Running this activity

  1. Gather everyone together and introduce your guest. You may want to remind younger groups of what good listening looks like.
  2. Let your guest talk about their faith or go through their presentation.
  3. Give out pens or pencils and paper, and ask everyone should write down a question to ask your guest. People could think about:
    • how the guest’s faith has impacted their life
    • the faith’s core beliefs, values and important texts
    • how the teachings of the faith can affect daily life.
  1. Anyone who wants to and is happy to should then be given a chance to ask a question.
  2. Give the guest the chance to ask any questions they might have.
  3. Remember to thank the guest before the end of the session.


This activity was about helping to develop beliefs. Everyone had to listen carefully. What did you learn? Did you find out anything new? What really interested you or surprised you? Were there any similarities or differences between this faith and any other faiths you know?

Ask everyone to spend a couple of minutes thinking about their own beliefs, values and attitudes. These could ideas based on their own beliefs and values, such as integrity, care or respect, or on their own faith if they have one. Did anyone notice any similarities or differences between their own values and beliefs, and that of the chosen faith? How do our personal values and beliefs affect the way we act or other aspects of our lives?

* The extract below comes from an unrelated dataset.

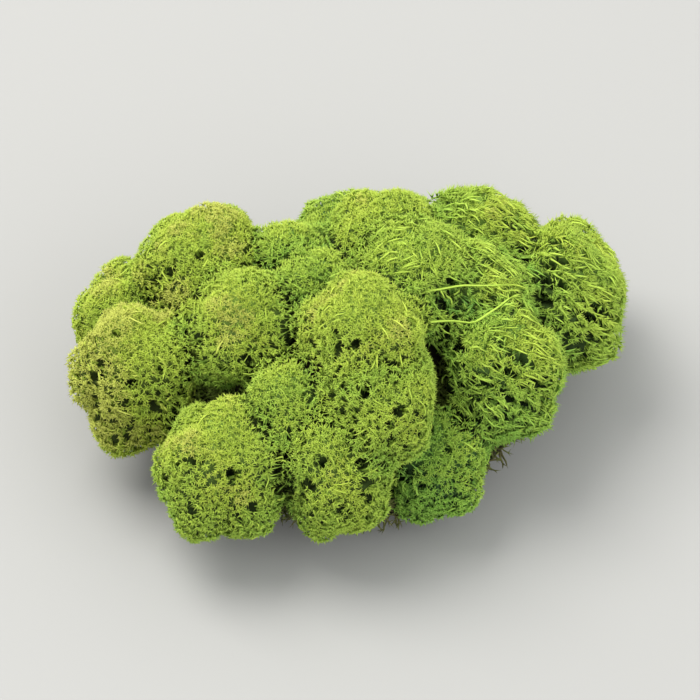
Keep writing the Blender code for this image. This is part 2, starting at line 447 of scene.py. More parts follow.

This activity was also about learning to communicate. Everyone listened to the guest and thought about some questions they wanted answered. Asking questions can help people to find out more about a topic, and whether our ideas align with it. How did it help your understanding to be able to ask questions?


All activities must be safely managed. You must complete a thorough risk assessment and take appropriate steps to reduce risk. Use the safety checklist to help you plan and risk assess your activity. Always get approval for the activity, and have suitable supervision and an InTouch process.

Visits away from your meeting place

Complete a thorough risk assessment and include hazards, such as roads, woodland, plants, animals, and bodies of water (for example, rivers, ponds, lakes, and seas). You’ll probably need more adult helpers than usual. Your risk assessment should include how many adults you need. The young people to adult ratios are a minimum requirement. When you do your risk assessment, you might decide that you need more adults than the ratio specifies. Think about extra equipment that you may need to take with you, such as high visibility clothing, a first aid kit, water, and waterproofs. Throughout the activity, watch out for changes in the weather and do regular headcounts. 

  • To make this activity harder, you could choose more challenging activities if the group already understands the basics of the faith.
  • Tell your guest about the needs of your group. Give them plenty of notice in case they need to adapt any activities.

All Scout activities should be inclusive and accessible.

Any young person who feels confident could host the evening, introducing the guest or talk about their own faith, if they have one.